Seconde remarque: le refus de la «chronologie douteuse» ne se justifie pas chez Aquin à partir du rapport de détermination réciproque entre la littérature et le crime parfait, mais en vertu de l'inversion des séquences d'un «film linéaire» qui, correctement déroulé, va de Holmes à Dante, et non de Dante à Holmes, donc en vertu d'un rapport de causalité dans lequel c'est le crime parfait qui produit la littérature et non l'inverse.  Mais alors c'est que la linéarité du temps, la conception linéaire du temps n'est pas fondamentalement remise en question.

Mais ne pourrait-elle pas l'être?  Ne devrait-elle pas l'être?  Autrement demandé: face au soupçon pesant sur la «chronologie douteuse» propre à l'enseignement de l'histoire de la littérature, ne pourrait-on pas, non moins rigoureusement, autoriser le soupçon d'une conception douteuse de la chronologie elle-même comme «film linéaire»?
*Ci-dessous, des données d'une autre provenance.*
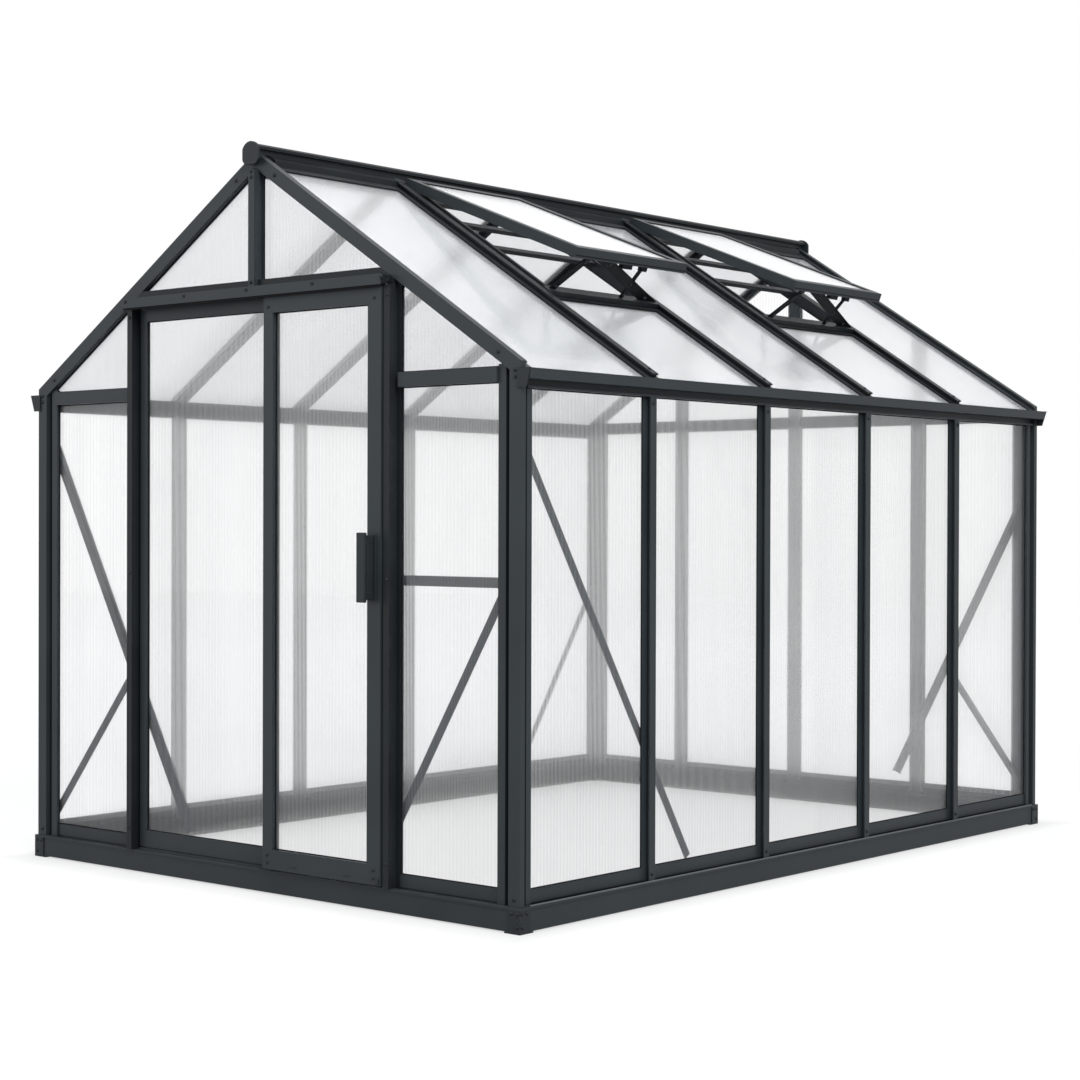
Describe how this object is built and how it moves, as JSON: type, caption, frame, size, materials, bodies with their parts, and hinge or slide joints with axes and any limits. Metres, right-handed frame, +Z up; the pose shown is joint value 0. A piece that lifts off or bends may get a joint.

Si le crime parfait et la littérature sont bien, comme je le suppose, dans un rapport de détermination réciproque (et non dans un rapport de causalité ou de succession linéaire), la question devient affolante: la littérature ne serait-elle pas le crime parfait, le seul crime parfait ne serait-il pas le crime littéraire lui-même, crime dans lequel l'enquêteur, le cadavre et le criminel sont si organiquement liés, procèdent à un échange de signes si serré qu'on pourrait aller jusqu'à dire que la littérature est ce paradoxe d'un policier enquêtant à vide sur son propre suicide, et ne pouvant se résoudre qu'à condition de perdre toute trace de lui-même, ne menant l'enquête que dans l'énigme ouverte par l'éternel (et inintelligible) retour de son propre cadavre?

«C'est l'évidence même et je n'y peux rien».